# Idaho Unit 4



## cfbiologist (Apr 12, 2012)

Looking at Going into Unit 4 in Northern Idaho for Bears Spring Spot and Stalk, Does anybody have any Information they are willing to share?
Thanks


----------



## elkmule123 (Aug 14, 2013)

Why so far north?


----------



## cfbiologist (Apr 12, 2012)

Just thought we'd try it, do you have other/better option further south


----------



## Kevin D (Sep 15, 2007)

I've bear hunted with hounds throughout the state of Idaho but unit 4 has always been one of my favorites. Unit 4 has one of the highest bear density rates as any place in Idaho so getting a race started was never a problem. The terrain is relatively easy with enough roads to allow a hound hunter to stay within hearing distance of the dogs the majority of the time. The only drawback for me was the 11 hour drive from Cache County.

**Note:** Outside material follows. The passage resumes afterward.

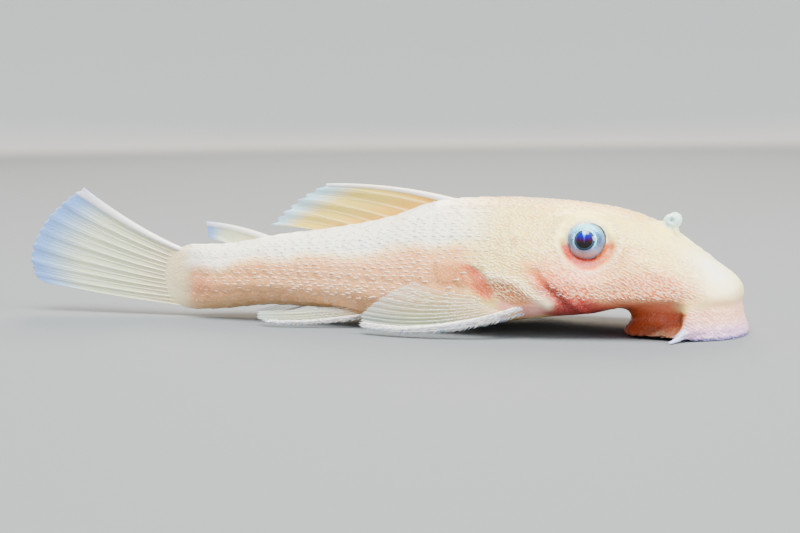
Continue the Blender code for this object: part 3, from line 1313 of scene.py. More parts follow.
    def shape_nostrils(self, clay: Clay) -> None:
        """Rounds each nostril's hood to a knob with an opening in its front and a nub under it.

        Args:
            clay: The skin.
        """
        at = self.spots(clay)
        above = ease(at.height, self.body.back.at(at.along) + 0.02, self.body.back.at(at.along) + 0.3)
        for side in Side:
            middle = on_side(self.hood, side)
            gap = clay.points - middle
            distance = np.maximum(np.linalg.norm(gap, axis=1), 0.05)
            own = ease(side.value * clay.points[:, 1], -0.02, 0.12)
            near = (distance < 1.3) * above * own
            wanted = self.hood_radius + 0.12 * (distance - self.hood_radius)
            scale = 1 + (np.minimum(wanted / distance, 1.6) - 1) * near
            clay.points = middle + gap * scale[:, None]
            clay.relax(2, share=(distance < 1.4) * own * 0.35, hold=0)
            gap = clay.points - middle
            near = np.linalg.norm(clay.points - on_side(self.nostril, side), axis=1)
            clay.points -= gap * (0.55 * ease(near, 0.22, 0.08))[:, None]
        at = self.spots(clay)
        rim = 0.03 * hump(at.near(*self.nostril), 0.27, 0.07)
        nub = 0.13 * hump(at.near(*self.nub), 0, 0.22)
        clay.push(rim + nub)

    def plate(self, at: Spots) -> tuple[Array, Array, Array]:
        """Finds where points lie on the bony plates of the flank.

        Args:
            at: The points' places.

        Returns:
            How far back on its plate each point lies, how far up it, and how near a row's edge it is.
        """
        bounds = np.array(PLATE_ROWS)
        row = np.clip(np.searchsorted(-bounds, -at.angle) - 1, 0, len(bounds) - 2)
        top, bottom = bounds[row], bounds[row + 1]
        up = np.clip((at.angle - bottom) / (top - bottom), 0, 1)
        curved = at.along - PLATE_CURVE * (1 - (2 * up - 1) ** 2)
        back = (curved / PLATE_PITCH + 0.5 * (row % 2)) % 1.0
        return back, up, np.maximum(hump(up, 0, 0.1), hump(up, 1, 0.1))

    def shape_plates(self, clay: Clay) -> None:
        """Lays the rows of overlapping bony plates along the flanks.

        Args:
            clay: The skin.
        """
        at = self.spots(clay)
        back, up, edge = self.plate(at)
        armour = ease(at.along, PLATES_START, PLATES_START + 2.0) * ease(at.along, 36.2, 35.0)
        lowest = np.where(at.along > 27.5, -1.6, -1.05)
        armour = armour * ease(at.angle, lowest - 0.12, lowest + 0.12)
        step = 0.05 * back**1.6 * ease(back, 1.0, 0.9)
        keel = 0.03 * hump(up, 0.5, 0.18) * ease(at.along, 18, 22)
        clay.push((step + keel - 0.03 * edge - 0.015) * armour)

    def shape_tail(self, clay: Clay) -> None:
        """Thins the end of the body so that it passes into the tail fin.

        Args:
            clay: The skin.
        """
        along = SNOUT - clay.points[:, 0]
        clay.points[:, 1] *= 1 - 0.93 * ease(along, 32.6, 36.5) ** 1.4
        clay.points[:, 2] = 2.5 + (clay.points[:, 2] - 2.5) * (1 - 0.2 * ease(along, 34.9, 36.4))
        stretch = ease(along, 34.6, TAIL_ROOT)
        clay.points[:, 0] -= 0.5 * stretch * hump(clay.points[:, 2], 2.5, 1.5)

    def paint(self) -> tuple[Array, Array]:
        """Colours the skin.

        Returns:
            A colour for each point, and how granular the skin is there.
        """
        at = self.where
        cloud = SoftNoise(11).at(self.points, 1.5)
        fine = SoftNoise(12).at(self.points, 0.5)
        paint = Paint(len(self.points), "fff492")
        behind = ease(at.along, 12.5, 17.0)
        edge = self.flank_edge.at(at.along) + 0.35 * cloud
        above = ease(at.height, edge - 0.5, edge + 0.6)
        # The back above the flank edge is painted bluish near-white: partly the back's own pale colour,
        # partly painted light from the overhead lamp.
        paint.lay(behind * above * 0.9, "f2fbff")
        paint.lay(behind * (1 - above), "eeac72")
        paint.lay(behind * (1 - above) * ease(cloud, 0.1, 0.6) * 0.45, "dc9658")
        paint.lay(behind * ease(at.height, 1.7, 0.6), "eebc80")
        paint.lay(hump(at.along, 34.0, 1.5) * hump(at.height, 2.4, 1.2) * 0.45, "ee7850")
        paint.lay(ease(at.along, 34.4, 35.8), "f0e6bc")
        self.paint_head(paint, at, cloud, fine)
        self.paint_mouth(paint, at, cloud)
        grain = 0.95 * ease(at.along, 15.2, 12.6) * ease(at.height, 1.9, 2.6)
        grain = grain * ease(at.along, 0.9, 2.6)
        grain = grain * (1 - 0.75 * ease(at.angle, 0.75, 1.1) * ease(at.along, 11.5, 9.5))
        out, away, _, _ = self.round_eye(self.points)
        grain *= 1 - 0.95 * ease(away, 1.9, 1.6) * (out > -0.8)
        gill = hump(self.gill.measure(at.along, at.height)[0], 0, 0.6) * ease(at.across, 2.2, 3.2)
        smooth = np.maximum(at.patch(8.9, 1.6, 2.6, 1.0), self.axil(at))
        grain = grain * (1 - 0.85 * np.maximum(smooth, gill))
        flank = 0.25 * ease(at.along, 12.6, 15.2) * ease(at.angle, -1.2, -0.8)
        lips = 0.5 * ease(at.height, 2.0, 1.7) * ease(self.lip_edge(at), 0.1, -0.2)
        return paint.rows, np.clip(grain + flank + lips, 0, 1)

    @staticmethod
    def axil(at: Spots) -> Array:
        """The smooth hollow over the pectoral fin's root."""
        return at.patch(14.3, 3.15, 1.5, 0.62, turn=38)

    def paint_head(self, paint: Paint, at: Spots, cloud: Array, fine: Array) -> None:
        """Colours the head and the shoulder.

        Args:
            paint: The skin's colours.
            at: The points' places.
            cloud: Slow noise.
            fine: Quick noise.
        """
        head = ease(at.along, 15.0, 12.0)
        golden = hump(at.angle, 1.55, 0.42) * ease(at.along, 3.6, 6.5) * ease(at.along, 18.5, 13.5)
        paint.lay(golden, "d8a800")
        paint.lay(head * at.patch(6.6, 3.3, 5.2, 1.5, turn=9) * (0.75 + 0.25 * cloud), "f2985c")
        paint.lay(head * at.patch(4.6, 2.9, 2.8, 0.9) * 0.6, "ee7a58")
        margin = ease(at.height, 2.7, 2.0) * ease(at.along, 2.4, 3.6) * ease(at.along, 10.0, 8.4)
        paint.lay(margin, "ec7c50")
        paint.lay(head * at.patch(6.4, 4.9, 1.7, 0.5) * 0.6, "f4a25a")
        paint.lay(head * at.patch(8.9, 2.9, 1.8, 1.0, turn=25) * 0.8, "e8643c")
        paint.lay(head * at.patch(8.0, 3.75, 0.8, 0.55) * 0.8, "e45e30")
        paint.lay(at.patch(11.9, 5.4, 1.4, 0.6) * ease(fine, -0.2, 0.5) * 0.7, "dc9838")
        paint.lay(hump(at.near(1.5, 1.5, 3.5), 0, 1.7), "fcffff")
        paint.lay(ease(at.along, 2.6, 0.4) * hump(at.height, 1.9, 0.5) * 0.9, "eebc88")
        out, away, turn, _ = self.round_eye(self.points)
        skin = (out > -0.9).astype(float)
        below = ease(np.sin(turn), 0.25, -0.3)
        crescent = ease(away, 1.66, 1.42) * below * skin
        paint.lay(crescent, "c02a10")
        ahead = crescent * ease(np.cos(turn), 0.2, 0.7)
        paint.lay(ahead * 0.85, "c86a24")
        paint.lay(hump(away, 1.84, 0.14) * below * skin * 0.6, "ffe8cc")
        paint.lay(ease(away, 1.42, 1.22) * (1 - below) * skin * 0.8, "d8d8c0")
        flank = ease(at.across, 2.2, 3.2)
        gap, share = self.gill.measure(at.along, at.height)
        paint.lay(hump(gap, 0, 0.5) * ease(share, -0.2, 0.3) * flank, "e4602c")
        paint.lay(hump(gap, 0, 0.8) * ease(share, 0.25, 0.75) * flank * 0.95, "c02c10")
        throat = at.patch(8.9, 1.75, 2.7, 1.0, turn=14)
        paint.lay(throat, "a01c0c")
        paint.lay(throat * ease(at.along, 9.0, 7.0) * 0.6, "dc5c34")
        paint.lay(ease(at.height, 1.5, 1.0) * hump(at.along, 8.8, 2.0) * 0.7, "b85230")
        paint.lay(at.patch(11.6, 1.9, 1.5, 0.8) * flank, "f4a498")
        paint.lay(ease(at.height, 1.3, 0.9) * hump(at.along, 12.5, 2.4) * 0.8, "b4703c")
        paint.lay(at.patch(9.0, 2.1, 2.1, 0.7, turn=24) * flank, "a81c0e")
        gap = self.shoulder.measure(at.along, at.height)[0]
        paint.lay(hump(gap, 0, 0.3) * flank, "fff2cc")
        tan = at.patch(12.2, 2.65, 1.4, 0.6, turn=22)
        paint.lay(tan * flank, "c07436")
        axil = self.axil(at)
        paint.lay(axil * flank, "c4521f")
        paint.lay(axil * ease(at.height, 2.9, 3.8) * 0.8 * flank, "dc4a34")
        paint.lay(at.patch(16.0, 3.5, 1.6, 0.7, turn=10) * 0.8 * flank, "cc7c3c")
        nostril = at.near(*self.nostril)
        hood = ease(at.near(*self.hood), 0.62, 0.46)
        nub = ease(at.near(*self.nub), 0.3, 0.15)
        paint.lay(np.maximum(hood, nub) * 0.9, "b4ecff")
        paint.lay(ease(nostril, 0.24, 0.08) * 0.6, "4f9ad0")

    def paint_mouth(self, paint: Paint, at: Spots, cloud: Array) -> None:
        """Colours the lips.

        Args:
            paint: The skin's colours.
            at: The points' places.
            cloud: Slow noise.
        """
        lips = ease(at.height, 2.1, 1.5) * ease(at.along, 7.6, 7.0)
        edge = self.lip_edge(at) + 0.08 * cloud
        behind = ease(edge, -0.12, 0.12)
        paint.lay(lips * (1 - behind), "fcbcaa")
        paint.lay(lips * (1 - behind) * ease(at.height, 1.3, 0.4) * 0.85, "c4a0ec")
        lower = ease(at.height, 1.75, 1.5) * ease(at.along, 7.6, 7.0) * behind
        paint.lay(lower, "d0561c")
        paint.lay(lower * ease(at.height, 1.05, 0.3) * ease(at.along, 6.0, 4.2) * 0.9, "7c5640")
        paint.lay(lower * hump(edge, 0.22, 0.2), "8c4416")
        paint.lay(lips * ease(at.height, 0.36, 0.08) * (1 - behind) * 0.9, "4648b0")
        paint.lay(lower * ease(at.height, 0.2, 0.05) * 0.6, "c89484")
        feeler = ease(at.across, 4.0, 4.4) * ease(at.height, 1.2, 0.8) * ease(at.along, 4.5, 3.9)
        paint.lay(feeler, "a8bcf4")

    def dress(self, mesh: Mesh, finish: Material) -> Object:
        """Puts the skin into the scene in the solids' place.

        Args:
            mesh: The skin.
            finish: Its material.

        Returns:
            The piece.
        """
        piece = add_piece("skin", mesh, finish)
        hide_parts(*SKIN_NODES)
        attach(piece, "root")
        return piece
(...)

The challenge for a spot and stalk hunter on the unit is going to be finding open areas to glass them. There aren't many open ridges on the unit and logging activity has been curtailed so there aren't going to be as many fresh clear cuts to spot. Nonetheless, having a bear run across the road in front of us was almost a daily occurrence so I'm sure you'll see bear.


----------



## elkmule123 (Aug 14, 2013)

Thanks for the information Kevin. I've been thinking of doing a Idaho hunt as well and have been gathering information from a couple different sites. Units 10 and 12 seem to come up a bit. These two areas are reduced tag areas and your can purchase a second bear tag as well. But so far that all I've gathered on those units. 

Kevin, Have you hunted these two units before?


----------